• WHAT IS BEING ASKED:
Take the lines from the one bearing "clear_scene()" to the one bearing "obj.parent = None", inclusive, and reproduce them exactly; include no other line.

• RECORD LIST:

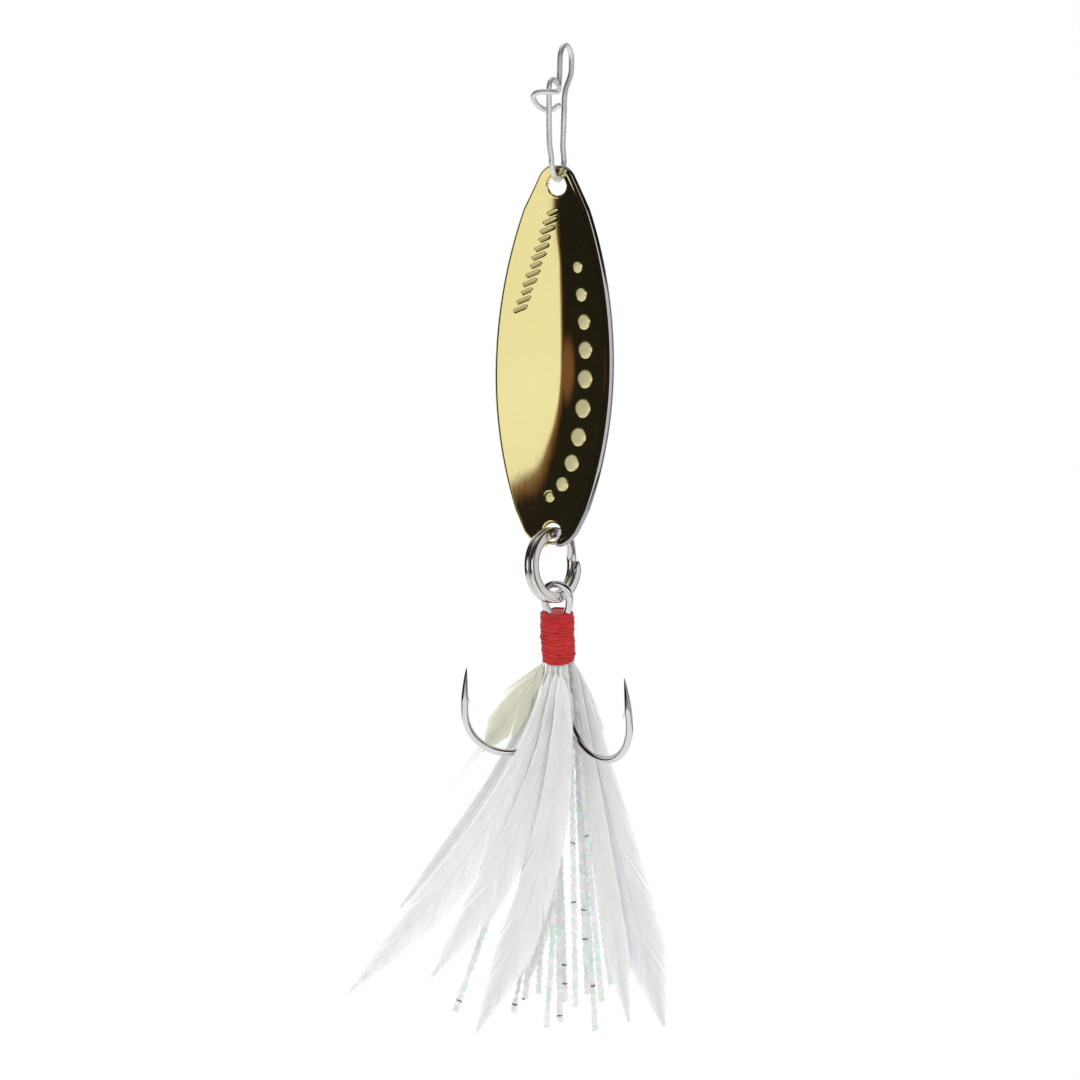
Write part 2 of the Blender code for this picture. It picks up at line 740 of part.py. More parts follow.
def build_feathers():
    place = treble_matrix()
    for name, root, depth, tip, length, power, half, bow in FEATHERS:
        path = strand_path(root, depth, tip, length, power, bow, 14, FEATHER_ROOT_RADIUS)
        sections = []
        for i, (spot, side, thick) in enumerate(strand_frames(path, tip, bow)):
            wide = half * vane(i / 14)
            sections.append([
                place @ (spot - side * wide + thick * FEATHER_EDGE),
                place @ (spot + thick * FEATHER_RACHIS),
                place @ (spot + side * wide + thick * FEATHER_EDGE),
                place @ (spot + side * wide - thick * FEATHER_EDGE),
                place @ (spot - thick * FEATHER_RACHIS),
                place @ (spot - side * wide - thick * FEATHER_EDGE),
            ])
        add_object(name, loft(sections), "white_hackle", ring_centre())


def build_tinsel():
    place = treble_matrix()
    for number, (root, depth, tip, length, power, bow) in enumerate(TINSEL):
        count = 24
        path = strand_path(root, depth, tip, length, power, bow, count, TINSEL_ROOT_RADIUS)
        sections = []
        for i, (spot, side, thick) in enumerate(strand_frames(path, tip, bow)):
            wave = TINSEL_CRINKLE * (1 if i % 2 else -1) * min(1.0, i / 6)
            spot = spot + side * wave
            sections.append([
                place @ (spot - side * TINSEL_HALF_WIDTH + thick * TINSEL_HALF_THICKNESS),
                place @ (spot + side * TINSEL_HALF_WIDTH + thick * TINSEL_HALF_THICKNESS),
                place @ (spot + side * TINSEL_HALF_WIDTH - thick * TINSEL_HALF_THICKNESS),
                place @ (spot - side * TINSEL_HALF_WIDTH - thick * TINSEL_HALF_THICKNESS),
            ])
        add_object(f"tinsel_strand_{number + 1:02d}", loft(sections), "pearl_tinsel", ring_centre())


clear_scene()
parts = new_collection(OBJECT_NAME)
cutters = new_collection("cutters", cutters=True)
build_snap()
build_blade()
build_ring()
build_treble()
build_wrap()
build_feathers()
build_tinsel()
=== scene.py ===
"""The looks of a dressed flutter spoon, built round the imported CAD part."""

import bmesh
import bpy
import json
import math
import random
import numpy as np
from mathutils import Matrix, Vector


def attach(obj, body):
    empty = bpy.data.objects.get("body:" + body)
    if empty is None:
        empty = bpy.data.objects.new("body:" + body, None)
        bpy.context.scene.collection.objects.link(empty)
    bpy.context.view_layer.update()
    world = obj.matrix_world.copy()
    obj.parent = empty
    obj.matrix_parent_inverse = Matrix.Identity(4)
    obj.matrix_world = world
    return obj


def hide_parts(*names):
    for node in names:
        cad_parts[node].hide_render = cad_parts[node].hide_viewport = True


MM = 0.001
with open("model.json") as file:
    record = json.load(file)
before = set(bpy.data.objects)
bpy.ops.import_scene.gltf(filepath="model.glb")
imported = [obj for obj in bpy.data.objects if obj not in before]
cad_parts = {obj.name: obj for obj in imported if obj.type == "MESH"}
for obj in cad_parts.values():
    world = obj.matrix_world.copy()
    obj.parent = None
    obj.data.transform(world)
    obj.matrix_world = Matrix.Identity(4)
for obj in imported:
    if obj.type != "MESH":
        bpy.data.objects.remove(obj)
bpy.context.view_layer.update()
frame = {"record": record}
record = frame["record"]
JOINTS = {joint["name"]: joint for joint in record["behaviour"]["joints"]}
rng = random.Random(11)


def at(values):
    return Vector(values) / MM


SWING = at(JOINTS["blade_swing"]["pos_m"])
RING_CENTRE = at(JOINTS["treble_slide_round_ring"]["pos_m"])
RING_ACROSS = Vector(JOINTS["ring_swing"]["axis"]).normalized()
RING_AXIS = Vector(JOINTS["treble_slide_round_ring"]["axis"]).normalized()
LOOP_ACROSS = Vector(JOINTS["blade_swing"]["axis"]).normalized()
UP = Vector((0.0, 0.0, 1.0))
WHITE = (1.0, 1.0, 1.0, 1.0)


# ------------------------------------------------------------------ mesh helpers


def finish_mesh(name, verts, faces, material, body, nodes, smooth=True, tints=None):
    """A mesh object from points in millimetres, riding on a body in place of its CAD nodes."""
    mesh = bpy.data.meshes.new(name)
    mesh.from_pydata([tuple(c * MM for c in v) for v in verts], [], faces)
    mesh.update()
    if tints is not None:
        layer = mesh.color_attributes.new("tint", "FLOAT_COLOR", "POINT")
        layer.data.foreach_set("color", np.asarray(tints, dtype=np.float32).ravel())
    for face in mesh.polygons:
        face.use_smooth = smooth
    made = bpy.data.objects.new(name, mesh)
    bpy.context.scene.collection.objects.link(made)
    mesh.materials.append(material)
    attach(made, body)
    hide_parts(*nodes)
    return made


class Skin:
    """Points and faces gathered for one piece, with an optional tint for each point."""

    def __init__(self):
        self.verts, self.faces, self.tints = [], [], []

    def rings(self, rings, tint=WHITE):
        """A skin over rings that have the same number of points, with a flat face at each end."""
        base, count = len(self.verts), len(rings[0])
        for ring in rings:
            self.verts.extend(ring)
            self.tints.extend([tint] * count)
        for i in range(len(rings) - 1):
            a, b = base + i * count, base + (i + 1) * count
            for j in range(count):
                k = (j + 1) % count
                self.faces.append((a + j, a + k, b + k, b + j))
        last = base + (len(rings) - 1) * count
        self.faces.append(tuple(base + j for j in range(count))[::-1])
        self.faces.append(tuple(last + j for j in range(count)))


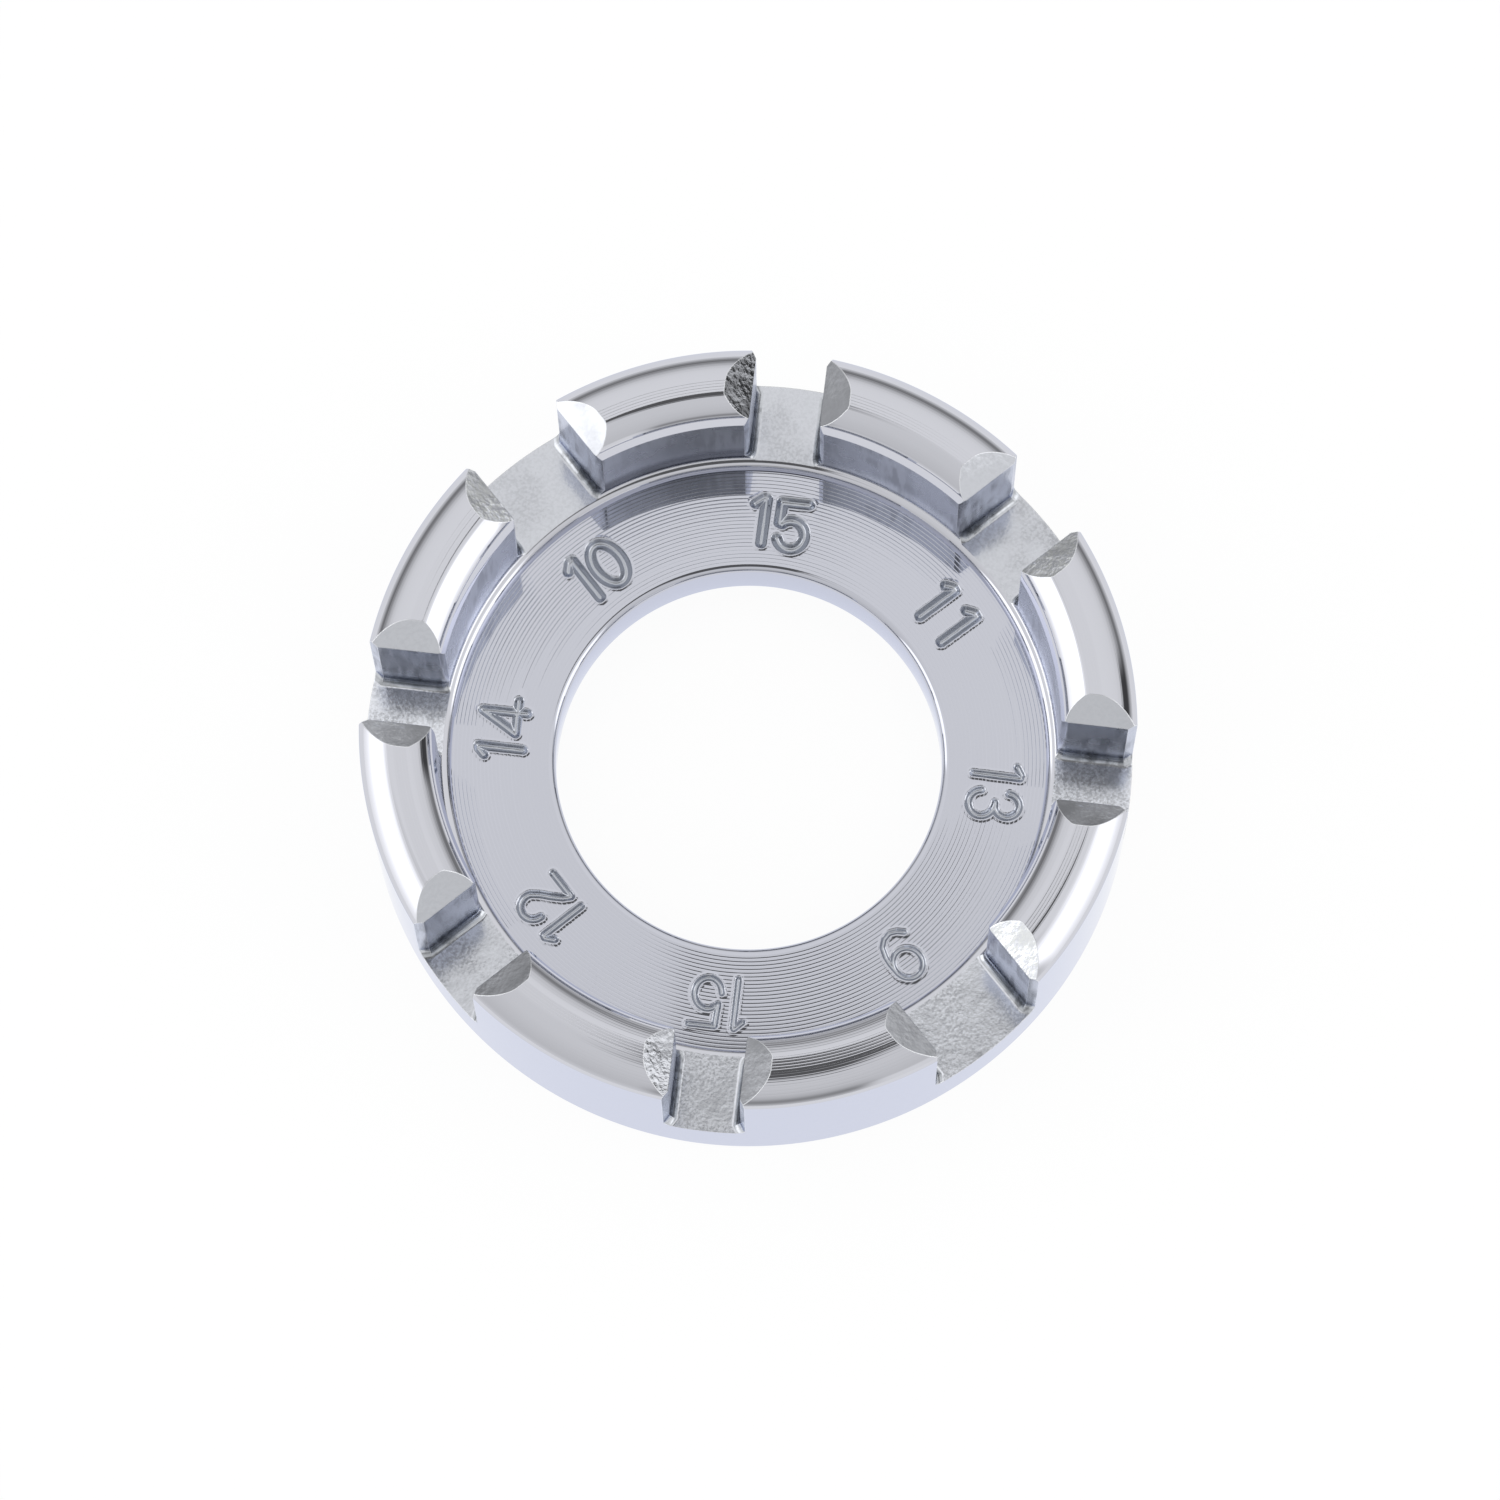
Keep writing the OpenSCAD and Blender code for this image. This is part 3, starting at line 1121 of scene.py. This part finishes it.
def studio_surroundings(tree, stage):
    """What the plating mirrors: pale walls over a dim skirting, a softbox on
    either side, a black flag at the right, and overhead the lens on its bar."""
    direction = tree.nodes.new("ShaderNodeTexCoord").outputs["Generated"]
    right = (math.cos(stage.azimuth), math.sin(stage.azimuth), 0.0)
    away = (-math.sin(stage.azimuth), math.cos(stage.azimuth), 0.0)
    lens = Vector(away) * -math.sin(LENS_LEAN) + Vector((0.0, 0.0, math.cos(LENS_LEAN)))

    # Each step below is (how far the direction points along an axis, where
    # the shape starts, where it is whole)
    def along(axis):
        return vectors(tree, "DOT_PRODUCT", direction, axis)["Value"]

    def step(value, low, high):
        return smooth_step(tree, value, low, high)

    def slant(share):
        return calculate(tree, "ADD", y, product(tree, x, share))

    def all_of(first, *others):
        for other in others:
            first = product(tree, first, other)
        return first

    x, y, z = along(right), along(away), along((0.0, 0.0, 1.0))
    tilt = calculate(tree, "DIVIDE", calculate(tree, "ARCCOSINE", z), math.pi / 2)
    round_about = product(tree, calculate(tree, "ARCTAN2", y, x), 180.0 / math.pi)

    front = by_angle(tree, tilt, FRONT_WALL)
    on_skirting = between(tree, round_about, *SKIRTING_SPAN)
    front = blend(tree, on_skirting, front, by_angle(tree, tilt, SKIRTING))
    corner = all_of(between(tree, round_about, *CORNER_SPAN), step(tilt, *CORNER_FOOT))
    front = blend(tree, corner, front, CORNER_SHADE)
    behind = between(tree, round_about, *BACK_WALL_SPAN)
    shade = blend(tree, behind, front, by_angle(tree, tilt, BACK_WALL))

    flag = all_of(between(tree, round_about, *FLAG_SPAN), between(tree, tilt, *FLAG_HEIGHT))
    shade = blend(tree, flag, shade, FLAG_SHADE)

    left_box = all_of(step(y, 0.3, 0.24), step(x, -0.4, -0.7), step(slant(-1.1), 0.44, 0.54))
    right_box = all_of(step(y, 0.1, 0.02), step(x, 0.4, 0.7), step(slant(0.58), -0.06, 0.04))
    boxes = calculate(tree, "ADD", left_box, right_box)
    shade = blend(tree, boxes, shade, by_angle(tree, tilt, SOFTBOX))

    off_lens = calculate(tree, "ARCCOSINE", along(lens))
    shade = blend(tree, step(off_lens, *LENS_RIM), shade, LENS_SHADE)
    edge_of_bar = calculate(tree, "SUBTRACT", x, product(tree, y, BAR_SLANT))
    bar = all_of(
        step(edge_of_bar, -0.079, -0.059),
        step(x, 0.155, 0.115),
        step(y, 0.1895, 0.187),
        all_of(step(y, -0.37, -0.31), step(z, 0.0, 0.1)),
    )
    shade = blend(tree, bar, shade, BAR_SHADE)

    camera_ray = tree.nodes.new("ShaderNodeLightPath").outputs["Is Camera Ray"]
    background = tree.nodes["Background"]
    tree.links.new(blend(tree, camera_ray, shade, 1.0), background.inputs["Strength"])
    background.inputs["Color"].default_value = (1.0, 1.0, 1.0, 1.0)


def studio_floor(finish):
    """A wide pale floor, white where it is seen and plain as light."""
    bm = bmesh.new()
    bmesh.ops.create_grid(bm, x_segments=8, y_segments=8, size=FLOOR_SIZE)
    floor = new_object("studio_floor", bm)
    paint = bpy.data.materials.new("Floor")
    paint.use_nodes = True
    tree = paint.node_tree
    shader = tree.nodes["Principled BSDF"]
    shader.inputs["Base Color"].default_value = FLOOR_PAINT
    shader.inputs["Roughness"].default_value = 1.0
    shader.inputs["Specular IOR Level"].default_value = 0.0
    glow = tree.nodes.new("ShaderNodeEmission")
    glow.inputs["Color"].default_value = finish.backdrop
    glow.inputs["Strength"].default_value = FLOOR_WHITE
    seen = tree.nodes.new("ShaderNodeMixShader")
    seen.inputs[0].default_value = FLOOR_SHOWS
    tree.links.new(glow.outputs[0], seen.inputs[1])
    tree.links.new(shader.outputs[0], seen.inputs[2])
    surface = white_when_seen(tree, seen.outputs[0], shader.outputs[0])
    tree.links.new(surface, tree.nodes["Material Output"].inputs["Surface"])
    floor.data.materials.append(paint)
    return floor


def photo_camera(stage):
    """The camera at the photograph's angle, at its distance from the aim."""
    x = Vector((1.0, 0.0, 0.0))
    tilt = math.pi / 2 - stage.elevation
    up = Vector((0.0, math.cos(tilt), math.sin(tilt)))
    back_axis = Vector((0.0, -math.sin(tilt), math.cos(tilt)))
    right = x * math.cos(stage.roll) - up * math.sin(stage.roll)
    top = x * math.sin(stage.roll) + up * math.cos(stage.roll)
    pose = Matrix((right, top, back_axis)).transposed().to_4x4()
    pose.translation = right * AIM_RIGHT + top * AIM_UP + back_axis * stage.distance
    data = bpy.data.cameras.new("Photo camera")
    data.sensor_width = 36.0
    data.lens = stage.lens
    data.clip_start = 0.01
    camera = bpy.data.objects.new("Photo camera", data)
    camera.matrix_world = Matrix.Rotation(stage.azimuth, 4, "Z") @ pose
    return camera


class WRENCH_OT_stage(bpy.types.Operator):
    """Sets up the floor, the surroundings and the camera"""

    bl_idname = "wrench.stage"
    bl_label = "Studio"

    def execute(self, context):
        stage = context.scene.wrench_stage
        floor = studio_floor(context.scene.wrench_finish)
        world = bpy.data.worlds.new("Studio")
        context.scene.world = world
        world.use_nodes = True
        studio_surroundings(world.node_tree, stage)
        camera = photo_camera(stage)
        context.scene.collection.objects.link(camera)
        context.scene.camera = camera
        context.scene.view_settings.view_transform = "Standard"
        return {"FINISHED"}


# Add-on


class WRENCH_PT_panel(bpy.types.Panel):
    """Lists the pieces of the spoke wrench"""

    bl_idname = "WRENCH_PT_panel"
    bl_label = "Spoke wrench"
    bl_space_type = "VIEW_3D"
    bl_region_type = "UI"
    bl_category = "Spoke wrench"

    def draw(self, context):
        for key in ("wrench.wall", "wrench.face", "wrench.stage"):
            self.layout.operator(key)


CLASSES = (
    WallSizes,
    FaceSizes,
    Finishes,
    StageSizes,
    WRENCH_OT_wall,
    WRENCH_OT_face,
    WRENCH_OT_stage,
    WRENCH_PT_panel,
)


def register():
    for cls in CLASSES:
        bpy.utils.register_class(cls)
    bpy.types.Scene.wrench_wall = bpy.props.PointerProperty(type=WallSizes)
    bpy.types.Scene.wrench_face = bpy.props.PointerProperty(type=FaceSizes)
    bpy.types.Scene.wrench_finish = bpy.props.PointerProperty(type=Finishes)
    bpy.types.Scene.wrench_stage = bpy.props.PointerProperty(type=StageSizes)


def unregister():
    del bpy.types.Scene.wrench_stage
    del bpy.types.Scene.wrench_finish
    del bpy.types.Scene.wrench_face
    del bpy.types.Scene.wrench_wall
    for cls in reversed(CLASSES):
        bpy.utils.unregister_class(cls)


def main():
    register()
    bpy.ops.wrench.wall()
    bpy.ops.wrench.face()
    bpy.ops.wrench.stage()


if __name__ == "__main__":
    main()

• WRITTEN RESPONSE:
clear_scene()
parts = new_collection(OBJECT_NAME)
cutters = new_collection("cutters", cutters=True)
build_snap()
build_blade()
build_ring()
build_treble()
build_wrap()
build_feathers()
build_tinsel()
=== scene.py ===
"""The looks of a dressed flutter spoon, built round the imported CAD part."""

import bmesh
import bpy
import json
import math
import random
import numpy as np
from mathutils import Matrix, Vector


def attach(obj, body):
    empty = bpy.data.objects.get("body:" + body)
    if empty is None:
        empty = bpy.data.objects.new("body:" + body, None)
        bpy.context.scene.collection.objects.link(empty)
    bpy.context.view_layer.update()
    world = obj.matrix_world.copy()
    obj.parent = empty
    obj.matrix_parent_inverse = Matrix.Identity(4)
    obj.matrix_world = world
    return obj


def hide_parts(*names):
    for node in names:
        cad_parts[node].hide_render = cad_parts[node].hide_viewport = True


MM = 0.001
with open("model.json") as file:
    record = json.load(file)
before = set(bpy.data.objects)
bpy.ops.import_scene.gltf(filepath="model.glb")
imported = [obj for obj in bpy.data.objects if obj not in before]
cad_parts = {obj.name: obj for obj in imported if obj.type == "MESH"}
for obj in cad_parts.values():
    world = obj.matrix_world.copy()
    obj.parent = None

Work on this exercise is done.